● Task brief
Reproduce all entries verbatim, with nothing added or dropped.
◇ ◇ ◇ ◇ ◇
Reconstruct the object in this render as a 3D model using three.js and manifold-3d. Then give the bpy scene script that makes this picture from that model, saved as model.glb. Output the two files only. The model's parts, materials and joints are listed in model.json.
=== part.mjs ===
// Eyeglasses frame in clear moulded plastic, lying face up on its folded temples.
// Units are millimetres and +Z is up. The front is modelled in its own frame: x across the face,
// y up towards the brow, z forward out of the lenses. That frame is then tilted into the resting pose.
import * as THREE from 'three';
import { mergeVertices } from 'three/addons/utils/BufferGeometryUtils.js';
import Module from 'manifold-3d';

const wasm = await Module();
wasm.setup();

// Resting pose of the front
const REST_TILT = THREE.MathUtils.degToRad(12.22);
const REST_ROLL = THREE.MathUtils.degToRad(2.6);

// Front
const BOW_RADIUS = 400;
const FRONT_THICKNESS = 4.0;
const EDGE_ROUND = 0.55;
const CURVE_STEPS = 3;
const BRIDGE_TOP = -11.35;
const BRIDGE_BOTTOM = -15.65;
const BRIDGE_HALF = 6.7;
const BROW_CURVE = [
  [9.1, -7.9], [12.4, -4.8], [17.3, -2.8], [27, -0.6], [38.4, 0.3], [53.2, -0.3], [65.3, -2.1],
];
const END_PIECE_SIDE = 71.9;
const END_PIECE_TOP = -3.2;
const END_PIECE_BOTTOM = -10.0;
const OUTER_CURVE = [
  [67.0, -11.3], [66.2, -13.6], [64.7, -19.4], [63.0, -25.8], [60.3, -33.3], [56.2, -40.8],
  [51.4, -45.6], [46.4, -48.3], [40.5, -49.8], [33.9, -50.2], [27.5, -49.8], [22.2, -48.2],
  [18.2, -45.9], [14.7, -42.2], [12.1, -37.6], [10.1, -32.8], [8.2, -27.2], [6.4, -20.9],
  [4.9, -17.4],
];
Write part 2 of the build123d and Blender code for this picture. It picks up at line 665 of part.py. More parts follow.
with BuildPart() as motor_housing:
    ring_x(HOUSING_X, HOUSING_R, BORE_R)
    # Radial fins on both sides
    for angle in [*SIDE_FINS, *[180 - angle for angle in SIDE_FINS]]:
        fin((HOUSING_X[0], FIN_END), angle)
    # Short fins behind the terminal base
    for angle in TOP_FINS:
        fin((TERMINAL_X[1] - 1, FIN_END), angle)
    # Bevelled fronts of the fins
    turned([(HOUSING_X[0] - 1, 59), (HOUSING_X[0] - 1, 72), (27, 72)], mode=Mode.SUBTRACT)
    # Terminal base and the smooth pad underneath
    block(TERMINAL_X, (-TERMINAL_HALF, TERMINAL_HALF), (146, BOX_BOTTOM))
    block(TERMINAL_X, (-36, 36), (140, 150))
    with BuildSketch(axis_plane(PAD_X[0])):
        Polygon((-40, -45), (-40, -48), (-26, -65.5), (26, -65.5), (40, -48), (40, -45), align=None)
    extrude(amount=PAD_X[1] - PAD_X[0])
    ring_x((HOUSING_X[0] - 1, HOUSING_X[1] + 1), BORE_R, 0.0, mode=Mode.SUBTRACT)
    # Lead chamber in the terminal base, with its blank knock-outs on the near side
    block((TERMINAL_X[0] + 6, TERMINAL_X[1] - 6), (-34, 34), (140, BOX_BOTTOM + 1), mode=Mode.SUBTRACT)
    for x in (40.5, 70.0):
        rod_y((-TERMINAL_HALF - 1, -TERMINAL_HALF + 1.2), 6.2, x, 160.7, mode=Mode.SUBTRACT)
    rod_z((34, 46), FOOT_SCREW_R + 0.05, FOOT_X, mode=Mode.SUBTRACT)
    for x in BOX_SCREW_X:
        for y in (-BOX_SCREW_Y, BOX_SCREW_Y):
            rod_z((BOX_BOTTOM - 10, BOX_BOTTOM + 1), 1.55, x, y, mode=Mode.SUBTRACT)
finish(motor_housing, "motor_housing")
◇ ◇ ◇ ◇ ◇
● In response
Reconstruct the object in this render as a 3D model using three.js and manifold-3d. Then give the bpy scene script that makes this picture from that model, saved as model.glb. Output the two files only. The model's parts, materials and joints are listed in model.json.
=== part.mjs ===
// Eyeglasses frame in clear moulded plastic, lying face up on its folded temples.
// Units are millimetres and +Z is up. The front is modelled in its own frame: x across the face,
// y up towards the brow, z forward out of the lenses. That frame is then tilted into the resting pose.
import * as THREE from 'three';
import { mergeVertices } from 'three/addons/utils/BufferGeometryUtils.js';
import Module from 'manifold-3d';

const wasm = await Module();
wasm.setup();

// Resting pose of the front
const REST_TILT = THREE.MathUtils.degToRad(12.22);
const REST_ROLL = THREE.MathUtils.degToRad(2.6);

// Front
const BOW_RADIUS = 400;
const FRONT_THICKNESS = 4.0;
const EDGE_ROUND = 0.55;
const CURVE_STEPS = 3;
const BRIDGE_TOP = -11.35;
const BRIDGE_BOTTOM = -15.65;
const BRIDGE_HALF = 6.7;
const BROW_CURVE = [
  [9.1, -7.9], [12.4, -4.8], [17.3, -2.8], [27, -0.6], [38.4, 0.3], [53.2, -0.3], [65.3, -2.1],
];
const END_PIECE_SIDE = 71.9;
const END_PIECE_TOP = -3.2;
const END_PIECE_BOTTOM = -10.0;
const OUTER_CURVE = [
  [67.0, -11.3], [66.2, -13.6], [64.7, -19.4], [63.0, -25.8], [60.3, -33.3], [56.2, -40.8],
  [51.4, -45.6], [46.4, -48.3], [40.5, -49.8], [33.9, -50.2], [27.5, -49.8], [22.2, -48.2],
  [18.2, -45.9], [14.7, -42.2], [12.1, -37.6], [10.1, -32.8], [8.2, -27.2], [6.4, -20.9],
  [4.9, -17.4],
];
Write part 2 of the build123d and Blender code for this picture. It picks up at line 665 of part.py. More parts follow.
with BuildPart() as motor_housing:
    ring_x(HOUSING_X, HOUSING_R, BORE_R)
    # Radial fins on both sides
    for angle in [*SIDE_FINS, *[180 - angle for angle in SIDE_FINS]]:
        fin((HOUSING_X[0], FIN_END), angle)
    # Short fins behind the terminal base
    for angle in TOP_FINS:
        fin((TERMINAL_X[1] - 1, FIN_END), angle)
    # Bevelled fronts of the fins
    turned([(HOUSING_X[0] - 1, 59), (HOUSING_X[0] - 1, 72), (27, 72)], mode=Mode.SUBTRACT)
    # Terminal base and the smooth pad underneath
    block(TERMINAL_X, (-TERMINAL_HALF, TERMINAL_HALF), (146, BOX_BOTTOM))
    block(TERMINAL_X, (-36, 36), (140, 150))
    with BuildSketch(axis_plane(PAD_X[0])):
        Polygon((-40, -45), (-40, -48), (-26, -65.5), (26, -65.5), (40, -48), (40, -45), align=None)
    extrude(amount=PAD_X[1] - PAD_X[0])
    ring_x((HOUSING_X[0] - 1, HOUSING_X[1] + 1), BORE_R, 0.0, mode=Mode.SUBTRACT)
    # Lead chamber in the terminal base, with its blank knock-outs on the near side
    block((TERMINAL_X[0] + 6, TERMINAL_X[1] - 6), (-34, 34), (140, BOX_BOTTOM + 1), mode=Mode.SUBTRACT)
    for x in (40.5, 70.0):
        rod_y((-TERMINAL_HALF - 1, -TERMINAL_HALF + 1.2), 6.2, x, 160.7, mode=Mode.SUBTRACT)
    rod_z((34, 46), FOOT_SCREW_R + 0.05, FOOT_X, mode=Mode.SUBTRACT)
    for x in BOX_SCREW_X:
        for y in (-BOX_SCREW_Y, BOX_SCREW_Y):
            rod_z((BOX_BOTTOM - 10, BOX_BOTTOM + 1), 1.55, x, y, mode=Mode.SUBTRACT)
finish(motor_housing, "motor_housing")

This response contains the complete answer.